PROBLEM TO SOLVE
Using the data below, output the first line and every line after it up to and including the line containing "top_neck_round = 0.9", exactly as written and with nothing added.

PROVIDED MATERIAL
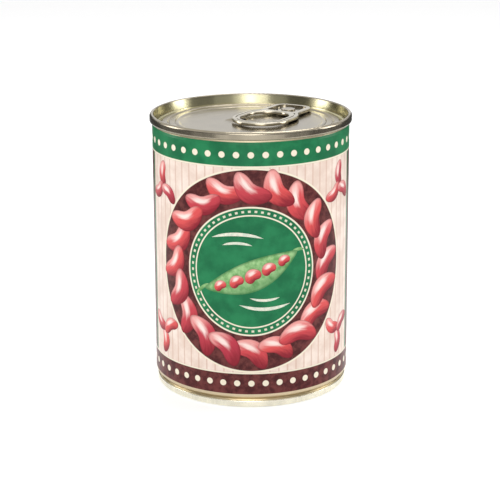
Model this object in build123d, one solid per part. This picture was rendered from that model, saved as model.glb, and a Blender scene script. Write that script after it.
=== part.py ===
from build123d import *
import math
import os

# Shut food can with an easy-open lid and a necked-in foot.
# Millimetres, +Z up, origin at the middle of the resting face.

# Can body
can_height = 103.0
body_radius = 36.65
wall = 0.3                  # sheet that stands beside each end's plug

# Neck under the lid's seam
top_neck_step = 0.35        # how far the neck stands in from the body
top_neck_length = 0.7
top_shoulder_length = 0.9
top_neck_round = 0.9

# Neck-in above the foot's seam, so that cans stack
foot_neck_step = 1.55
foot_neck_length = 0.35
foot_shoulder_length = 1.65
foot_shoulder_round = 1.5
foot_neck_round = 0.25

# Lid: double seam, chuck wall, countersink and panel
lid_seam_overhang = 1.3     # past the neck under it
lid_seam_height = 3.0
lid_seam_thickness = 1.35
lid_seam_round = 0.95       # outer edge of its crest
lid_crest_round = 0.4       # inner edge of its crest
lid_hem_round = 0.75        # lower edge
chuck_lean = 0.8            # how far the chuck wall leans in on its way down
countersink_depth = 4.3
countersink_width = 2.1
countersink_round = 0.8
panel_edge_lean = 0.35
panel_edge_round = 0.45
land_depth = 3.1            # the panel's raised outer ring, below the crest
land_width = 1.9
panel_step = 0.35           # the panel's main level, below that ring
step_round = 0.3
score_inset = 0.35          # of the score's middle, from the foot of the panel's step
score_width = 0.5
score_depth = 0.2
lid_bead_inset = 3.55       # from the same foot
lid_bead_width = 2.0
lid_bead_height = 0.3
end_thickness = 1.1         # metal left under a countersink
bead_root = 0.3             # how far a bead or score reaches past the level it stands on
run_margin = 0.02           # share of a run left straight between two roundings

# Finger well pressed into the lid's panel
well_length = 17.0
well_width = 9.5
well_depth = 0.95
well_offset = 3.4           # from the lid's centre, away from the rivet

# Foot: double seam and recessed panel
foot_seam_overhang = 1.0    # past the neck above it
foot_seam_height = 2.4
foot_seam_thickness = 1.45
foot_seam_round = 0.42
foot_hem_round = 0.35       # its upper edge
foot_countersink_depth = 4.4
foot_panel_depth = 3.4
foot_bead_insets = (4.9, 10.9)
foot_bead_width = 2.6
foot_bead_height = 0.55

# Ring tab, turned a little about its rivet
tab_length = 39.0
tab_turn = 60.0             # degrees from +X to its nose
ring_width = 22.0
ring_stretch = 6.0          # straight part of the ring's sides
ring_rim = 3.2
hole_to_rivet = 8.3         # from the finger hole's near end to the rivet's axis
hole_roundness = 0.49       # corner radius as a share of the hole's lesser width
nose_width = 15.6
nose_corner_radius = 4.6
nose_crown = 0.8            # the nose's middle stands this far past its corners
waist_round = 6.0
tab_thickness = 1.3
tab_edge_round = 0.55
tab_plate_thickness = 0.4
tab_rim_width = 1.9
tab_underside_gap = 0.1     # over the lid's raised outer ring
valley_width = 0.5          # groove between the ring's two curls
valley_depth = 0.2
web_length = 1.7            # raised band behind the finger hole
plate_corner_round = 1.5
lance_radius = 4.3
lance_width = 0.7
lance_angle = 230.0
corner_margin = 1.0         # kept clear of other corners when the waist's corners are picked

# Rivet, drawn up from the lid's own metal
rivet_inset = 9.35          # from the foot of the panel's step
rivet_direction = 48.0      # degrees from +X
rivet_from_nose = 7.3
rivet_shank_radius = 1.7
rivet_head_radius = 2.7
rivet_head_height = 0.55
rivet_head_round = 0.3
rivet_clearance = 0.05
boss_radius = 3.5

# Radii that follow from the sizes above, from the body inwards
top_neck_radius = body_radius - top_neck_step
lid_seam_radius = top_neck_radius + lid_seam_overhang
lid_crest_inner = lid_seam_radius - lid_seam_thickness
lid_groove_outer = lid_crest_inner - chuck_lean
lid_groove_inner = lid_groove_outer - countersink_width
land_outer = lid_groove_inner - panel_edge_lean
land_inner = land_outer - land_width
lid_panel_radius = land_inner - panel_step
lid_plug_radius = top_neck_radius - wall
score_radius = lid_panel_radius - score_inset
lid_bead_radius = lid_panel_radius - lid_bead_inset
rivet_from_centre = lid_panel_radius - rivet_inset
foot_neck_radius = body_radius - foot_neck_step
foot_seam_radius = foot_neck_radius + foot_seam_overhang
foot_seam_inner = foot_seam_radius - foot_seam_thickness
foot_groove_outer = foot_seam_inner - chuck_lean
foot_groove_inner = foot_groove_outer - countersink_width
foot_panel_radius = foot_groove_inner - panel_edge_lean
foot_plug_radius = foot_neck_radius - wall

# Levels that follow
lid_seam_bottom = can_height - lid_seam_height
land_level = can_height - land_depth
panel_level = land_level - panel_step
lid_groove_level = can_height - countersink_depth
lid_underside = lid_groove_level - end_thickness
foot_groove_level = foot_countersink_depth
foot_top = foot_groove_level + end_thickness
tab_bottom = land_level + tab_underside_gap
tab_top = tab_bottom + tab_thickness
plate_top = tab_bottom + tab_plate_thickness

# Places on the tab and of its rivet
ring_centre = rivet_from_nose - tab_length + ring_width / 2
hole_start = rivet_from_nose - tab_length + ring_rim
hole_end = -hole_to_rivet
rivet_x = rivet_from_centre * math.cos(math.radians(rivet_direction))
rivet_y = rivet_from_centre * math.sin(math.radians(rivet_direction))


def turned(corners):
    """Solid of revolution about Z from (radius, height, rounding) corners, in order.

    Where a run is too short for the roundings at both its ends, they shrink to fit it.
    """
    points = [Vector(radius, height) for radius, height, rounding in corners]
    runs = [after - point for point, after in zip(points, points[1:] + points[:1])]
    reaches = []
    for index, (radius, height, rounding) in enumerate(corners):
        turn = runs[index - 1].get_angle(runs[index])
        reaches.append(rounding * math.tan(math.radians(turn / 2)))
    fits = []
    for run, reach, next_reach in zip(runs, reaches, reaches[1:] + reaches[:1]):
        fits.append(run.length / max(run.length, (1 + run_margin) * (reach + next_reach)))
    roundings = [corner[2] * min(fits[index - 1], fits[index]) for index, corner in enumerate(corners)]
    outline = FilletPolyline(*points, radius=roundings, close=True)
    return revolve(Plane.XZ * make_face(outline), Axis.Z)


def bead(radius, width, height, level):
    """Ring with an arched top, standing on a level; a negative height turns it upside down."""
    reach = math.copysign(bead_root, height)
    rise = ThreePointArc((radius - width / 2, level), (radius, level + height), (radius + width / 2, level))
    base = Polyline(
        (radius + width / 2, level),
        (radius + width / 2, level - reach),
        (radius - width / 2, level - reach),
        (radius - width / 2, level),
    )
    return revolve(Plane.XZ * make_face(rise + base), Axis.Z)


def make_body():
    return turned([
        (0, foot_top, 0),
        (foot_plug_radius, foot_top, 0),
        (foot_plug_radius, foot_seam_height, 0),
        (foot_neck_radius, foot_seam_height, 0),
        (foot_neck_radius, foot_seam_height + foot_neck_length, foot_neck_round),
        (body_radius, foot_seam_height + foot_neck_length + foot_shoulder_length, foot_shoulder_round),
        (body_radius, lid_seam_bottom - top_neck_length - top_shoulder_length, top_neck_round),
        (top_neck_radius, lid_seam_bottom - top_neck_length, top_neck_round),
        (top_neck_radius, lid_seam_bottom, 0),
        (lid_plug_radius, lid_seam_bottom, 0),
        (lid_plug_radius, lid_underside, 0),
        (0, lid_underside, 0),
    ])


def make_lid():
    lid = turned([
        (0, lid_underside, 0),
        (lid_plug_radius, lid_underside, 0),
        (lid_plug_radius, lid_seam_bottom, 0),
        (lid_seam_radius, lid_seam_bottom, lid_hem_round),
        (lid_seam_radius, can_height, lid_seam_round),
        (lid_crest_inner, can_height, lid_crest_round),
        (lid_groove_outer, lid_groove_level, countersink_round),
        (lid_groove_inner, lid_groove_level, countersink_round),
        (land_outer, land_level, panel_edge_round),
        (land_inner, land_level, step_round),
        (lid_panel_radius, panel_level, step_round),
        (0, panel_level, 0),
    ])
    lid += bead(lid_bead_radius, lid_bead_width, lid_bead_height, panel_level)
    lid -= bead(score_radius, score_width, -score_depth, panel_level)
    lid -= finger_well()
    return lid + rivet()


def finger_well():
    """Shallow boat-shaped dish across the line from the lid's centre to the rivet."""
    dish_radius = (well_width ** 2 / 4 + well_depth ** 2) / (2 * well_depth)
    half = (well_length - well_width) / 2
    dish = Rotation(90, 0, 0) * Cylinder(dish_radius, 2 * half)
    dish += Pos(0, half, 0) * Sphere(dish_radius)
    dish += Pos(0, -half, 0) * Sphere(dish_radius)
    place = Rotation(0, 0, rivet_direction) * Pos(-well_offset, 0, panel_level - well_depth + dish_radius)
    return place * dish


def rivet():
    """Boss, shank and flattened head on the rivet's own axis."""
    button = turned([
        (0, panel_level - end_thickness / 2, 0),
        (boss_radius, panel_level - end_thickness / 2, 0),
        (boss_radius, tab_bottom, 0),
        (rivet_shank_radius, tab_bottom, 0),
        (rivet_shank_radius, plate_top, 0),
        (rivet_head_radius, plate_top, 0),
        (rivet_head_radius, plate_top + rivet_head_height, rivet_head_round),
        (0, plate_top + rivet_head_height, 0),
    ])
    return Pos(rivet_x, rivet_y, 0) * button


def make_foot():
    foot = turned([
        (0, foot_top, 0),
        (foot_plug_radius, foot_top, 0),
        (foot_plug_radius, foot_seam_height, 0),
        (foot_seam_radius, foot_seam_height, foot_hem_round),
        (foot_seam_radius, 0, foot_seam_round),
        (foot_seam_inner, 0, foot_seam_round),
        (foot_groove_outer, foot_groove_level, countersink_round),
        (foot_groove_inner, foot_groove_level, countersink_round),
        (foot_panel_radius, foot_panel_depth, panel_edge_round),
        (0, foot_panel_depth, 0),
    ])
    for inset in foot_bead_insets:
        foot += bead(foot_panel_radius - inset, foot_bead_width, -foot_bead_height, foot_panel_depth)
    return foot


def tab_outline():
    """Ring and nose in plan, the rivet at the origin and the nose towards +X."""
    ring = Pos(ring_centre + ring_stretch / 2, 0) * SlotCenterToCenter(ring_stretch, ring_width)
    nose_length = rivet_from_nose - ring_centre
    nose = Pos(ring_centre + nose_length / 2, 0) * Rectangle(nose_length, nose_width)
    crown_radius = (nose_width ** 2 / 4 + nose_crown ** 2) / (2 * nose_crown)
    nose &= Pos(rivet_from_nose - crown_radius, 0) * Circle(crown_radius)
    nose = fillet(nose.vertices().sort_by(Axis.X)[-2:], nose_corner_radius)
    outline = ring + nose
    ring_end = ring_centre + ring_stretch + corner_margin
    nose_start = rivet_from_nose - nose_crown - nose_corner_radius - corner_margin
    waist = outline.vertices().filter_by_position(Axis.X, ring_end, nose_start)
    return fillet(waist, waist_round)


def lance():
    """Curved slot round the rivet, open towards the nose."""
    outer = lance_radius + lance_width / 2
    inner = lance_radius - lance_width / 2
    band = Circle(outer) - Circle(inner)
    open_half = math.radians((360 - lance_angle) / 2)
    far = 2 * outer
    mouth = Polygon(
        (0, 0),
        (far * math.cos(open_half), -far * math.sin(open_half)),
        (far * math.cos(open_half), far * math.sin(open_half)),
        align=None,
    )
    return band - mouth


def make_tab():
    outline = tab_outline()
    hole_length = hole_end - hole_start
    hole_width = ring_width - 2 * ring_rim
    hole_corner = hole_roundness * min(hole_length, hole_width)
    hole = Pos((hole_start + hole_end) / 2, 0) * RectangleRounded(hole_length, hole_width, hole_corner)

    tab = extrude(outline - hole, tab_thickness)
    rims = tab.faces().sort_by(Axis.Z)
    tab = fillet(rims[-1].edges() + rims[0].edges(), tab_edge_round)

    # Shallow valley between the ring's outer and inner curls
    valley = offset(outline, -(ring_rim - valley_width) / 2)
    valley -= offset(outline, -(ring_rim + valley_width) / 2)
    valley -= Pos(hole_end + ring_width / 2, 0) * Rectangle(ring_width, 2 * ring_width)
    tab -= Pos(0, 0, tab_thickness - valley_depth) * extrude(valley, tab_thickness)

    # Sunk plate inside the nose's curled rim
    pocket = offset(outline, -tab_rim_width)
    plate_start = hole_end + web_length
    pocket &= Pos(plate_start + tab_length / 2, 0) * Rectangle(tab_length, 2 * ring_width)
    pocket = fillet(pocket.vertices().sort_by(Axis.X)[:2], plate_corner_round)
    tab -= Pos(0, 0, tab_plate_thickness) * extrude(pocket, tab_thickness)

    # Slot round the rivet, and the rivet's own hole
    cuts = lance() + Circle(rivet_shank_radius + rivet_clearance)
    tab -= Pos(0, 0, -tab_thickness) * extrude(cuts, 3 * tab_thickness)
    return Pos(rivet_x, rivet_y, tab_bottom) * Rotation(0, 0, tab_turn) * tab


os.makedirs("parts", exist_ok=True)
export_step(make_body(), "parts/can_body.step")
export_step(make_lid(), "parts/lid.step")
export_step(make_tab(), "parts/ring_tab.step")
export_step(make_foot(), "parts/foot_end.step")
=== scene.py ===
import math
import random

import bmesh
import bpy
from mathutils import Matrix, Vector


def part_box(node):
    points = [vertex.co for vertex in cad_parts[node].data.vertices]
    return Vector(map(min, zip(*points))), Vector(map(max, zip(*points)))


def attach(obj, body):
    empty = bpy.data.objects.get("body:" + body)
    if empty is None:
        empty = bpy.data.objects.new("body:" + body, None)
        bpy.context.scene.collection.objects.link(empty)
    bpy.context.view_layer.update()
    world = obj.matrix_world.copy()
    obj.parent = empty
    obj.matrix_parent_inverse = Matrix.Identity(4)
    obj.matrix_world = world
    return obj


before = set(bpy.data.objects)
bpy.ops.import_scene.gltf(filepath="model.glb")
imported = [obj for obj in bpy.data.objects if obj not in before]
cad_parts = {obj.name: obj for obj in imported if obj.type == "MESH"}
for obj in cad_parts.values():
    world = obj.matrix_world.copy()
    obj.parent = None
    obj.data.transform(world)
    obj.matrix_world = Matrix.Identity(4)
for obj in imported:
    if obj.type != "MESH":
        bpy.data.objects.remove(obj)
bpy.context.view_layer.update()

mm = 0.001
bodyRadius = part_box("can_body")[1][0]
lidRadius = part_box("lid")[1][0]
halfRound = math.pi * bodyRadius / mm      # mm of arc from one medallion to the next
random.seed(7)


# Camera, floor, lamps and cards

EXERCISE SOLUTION
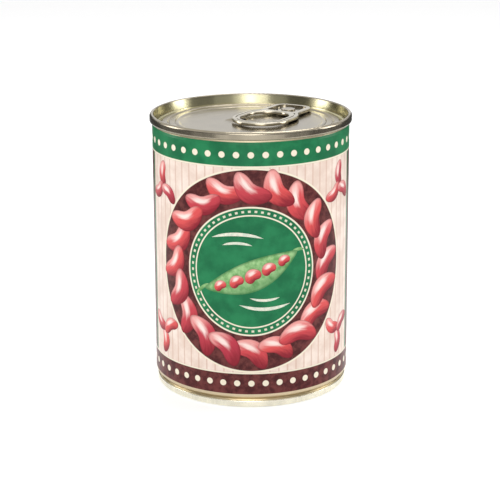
Model this object in build123d, one solid per part. This picture was rendered from that model, saved as model.glb, and a Blender scene script. Write that script after it.
=== part.py ===
from build123d import *
import math
import os

# Shut food can with an easy-open lid and a necked-in foot.
# Millimetres, +Z up, origin at the middle of the resting face.

# Can body
can_height = 103.0
body_radius = 36.65
wall = 0.3                  # sheet that stands beside each end's plug

# Neck under the lid's seam
top_neck_step = 0.35        # how far the neck stands in from the body
top_neck_length = 0.7
top_shoulder_length = 0.9
top_neck_round = 0.9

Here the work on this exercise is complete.